I don't know what to call it, but over the past twenty years we steadily watched a certain form (and I mean "form": musical style, liturgical structure, ecclesiology) of church emerge, independent of particular denominational affiliations, enter into cities and towns... 1/
and slowly cannibalize local believing communities. This has happened almost everywhere (in the US), and it has taken many names: "the planting movement," or "Acts 29," or, just plainly, "evangelicalism" (but in a new mode from the old alliances), but the end result... 2/
has been the advancement of a particular version of the Gospel complete with specific structures of formation and worship that, in a very stunning way, large swaths of the church have just... ... accepted. Now, there are varieties: megachurches and core-and-peripheral..., 3/
wholly independent and independent-within-denominational-structures, unified by ideology / theology or moderate vanilla on-purpose... but it is a religious phenomena that has "appeared," almost "ready-made," and, without argumentation, self-justified itself! 4/
We *might* call this thing "evangelicalism," but I think it is a new religious formation because it takes the core commitments of evangelicalism but then homogenizes worship practices instead of diversifying them. Forty years ago, folks raised "evangelical" would have... 5/
had radically different localized experiences, encompassing the strangeness of the evangelical alliance; today when you hear "exvangelicals" speak, it is in response to communities halfway across the country, in different denominations or traditions, that sound *the exact same*6/
The phenomena I'm describing is largely suburban and urban, but I've noticed its slow arrival in the rural over the past five years too – there are two churches like this in Carlinville: one's AoG, the other (loosely) SBC, but you can't tell the difference, really. 7/
I write all this to say that I think it important that we mark the past 20-30 years as a time of *major religious change* in American Protestantism, and that that change was largely one of *homogenization* into *new liturgical / formative practices,* and that that is ODD. 8/
Like, this involves a *more radical* shift than the Reformation. (After all, early Lutheranism would look and sound very "Catholic" to us.)

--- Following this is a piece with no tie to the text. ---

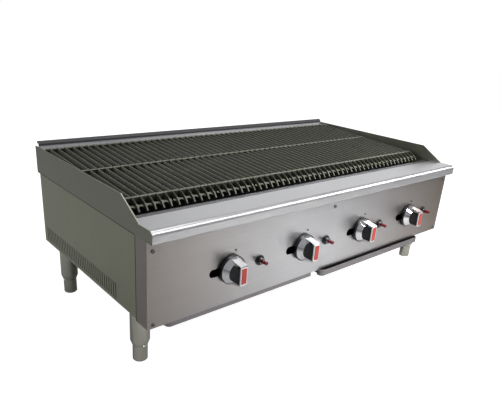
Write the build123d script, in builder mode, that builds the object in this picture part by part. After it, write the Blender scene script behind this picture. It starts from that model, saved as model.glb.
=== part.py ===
"""Countertop gas charbroiler: a four-burner grill on adjustable legs.

Millimetres. +X is to the right of the cook, +Y runs from the control panel to the back, and +Z is
up. The origin is on the surface that the feet stand on, at the middle of the overall footprint.
Heights are worked out from the underside of the body, depths from the face of the control panel.
"""

import os
from math import atan2, cos, sin, sqrt

from build123d import *

# ---------------------------------------------------------------- driving dimensions
OVERALL_WIDTH = 1219.0       # across the two splash guards
BODY_DEPTH = 621.0           # control panel face to the rear edge of the rear splash
LEG_HEIGHT = 134.0           # surface to the underside of the body, feet screwed in
SHEET = 1.5                  # stainless sheet
FIT_GAP = 0.5                # between sheets that are next to each other but not joined
SLIDE_GAP = 0.3              # between a moving piece and what guides it
PIN_GAP = 0.1                # radial clearance of a shaft in its own bore

PANEL_HEIGHT = 214.3         # control panel, from the underside of the body
LEDGE_BAND = 30.4            # from there, top of the front ledge
GUARD_RISE = 46.5            # from there, top of the side splash guards
SPLASH_RISE = 12.4           # from there, top of the rear splash
WALL_DROP = 8.7              # side and back walls below the ledge

BURNER_COUNT = 4
BURNER_PITCH = 257.0         # from one burner, valve and knob to the next
CONTROL_HEIGHT = 93.0        # knob, valve and burner axis above the underside of the body
CONTROL_SHIFT = 10.0         # the row of knobs, valves and burners, right of the middle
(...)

A thesis I've been proposing is that we see America as the land of the "Radical Reformation," but I think we should describe... 9/
A thesis I've been proposing is that we see America as the land of the "Radical Reformation," but I think we should describe... 9/
the past 30 years as a Reformation within that Radical Reformation, and this Reformation quietly has renovated the whole place in some serious ways that we did not account for, that are dangerous, actually, because liable to abuse and propaganda. 10/
[cue @benjamindcrosby on our convo about the Radical Reformation!]
So, when I say, like I said yesterday in a joke, that I don't believe a church fellowshiping over 1000 people is actually a church in a meaningful way (to troll JMac),... ... I actually think I mean that, and, further, there's something *new* (thus suspicious) about... 11/
churches organized the way JMac's church is organized. In fact, most of these "celebrity pastors" have... ... new... church organizations. And I don't think we've really viewed them properly in that light. Not really as "conservatives," but as religious innovators... 12/
heretics, even. fin/
(Jk., maybe not! but since my sentence was going that way, I wanted to end the thread with a bang. It's a pretty beautiful tweet to just hang like that.)
@socofthesacred: does this follow what you see in the sociology of evangelicalism (is there much writing on this)?